Beauty is in the eyes of beholder. It is a very subjective matter for debates. Anne has listed 3 stations in her opinion worth for visit, i.e. Mayakovskaya, Taganskaja and Kiyevskaya on the last 4th leg. We only visited 1 out of 3 since the other 2 are on Line 5, Koltsevaya in the Dorogomilovo District, Western Administrative Okrug, Moscow. Time was not on our side. Therefore, when I returned next to Moscow, I shall by all means reach those 2 stations. In addition, there are other stations from my research that worth a visit beside those 5 that I’ve been at. They are, Novokuznetskaya, Avtozavodskaya, Arbatskaya, Elektrozavodskaya, Komsomolskaya, Prospekt Mira, Novoslobodskaya, Pushkinskaya, Kuznetsky, Nagatinskaya, Dostoyevskaya and Park Pobedy, the deepest station among all. 14 stations left to visit.

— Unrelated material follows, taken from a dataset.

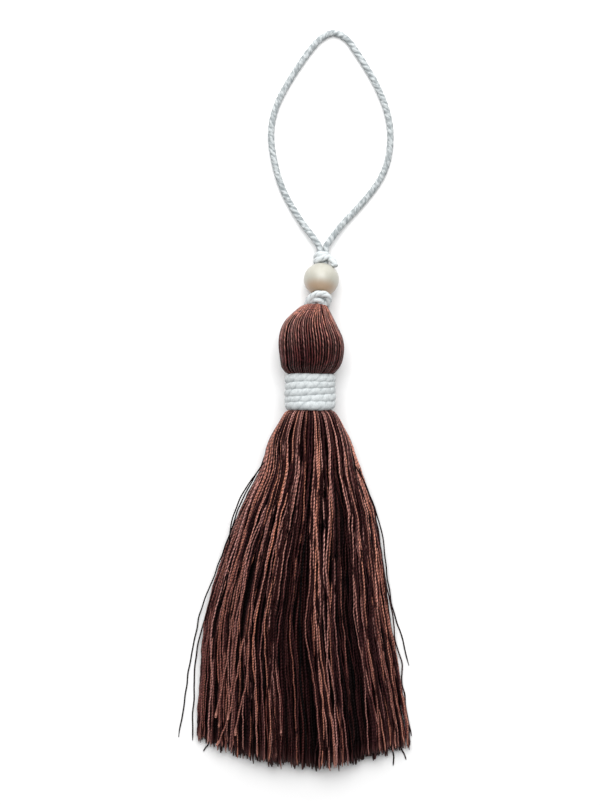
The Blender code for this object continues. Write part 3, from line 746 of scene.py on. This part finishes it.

Moscow Transport Department has created a website for foreign tourist to use a friendly Metro maps that is really helpful for anyone to use them, at a provided link, "Vestibule Map". One of the ideas of the new map is to increase the role of commuter trains and surface transport in the Moscow transportation system. Using surface transport reduces the load on the Metro and is often faster and more convenient. For example, getting from Schukinskaya to Sokol via Metro requires traveling through 11 stations and a transfer, while taking the tram is faster and easier. The map shows the routes that connect neighboring Metro lines, but does not include any details or intermediate stops. Only the routes with waiting time of less than ten minutes are chosen, as the main aim is to provide passengers with a faster travel alternative. Transfer stations of commuter trains and bus stops are marked with circles, just like Metro transfer stations. Aeroexpress, trolleybus, tram and bus (including express bus) routes also maintain this style.
I hope this entry would assist many of you who plan a visit to Moscow. Take my advice, please include Moscow Underground Stations in your itinerary, beside a Red Square which has plenty more to see. Red Square and Moscow Metro Stations are the 2 landmarks that portrays what the Moscow's are, a jewel!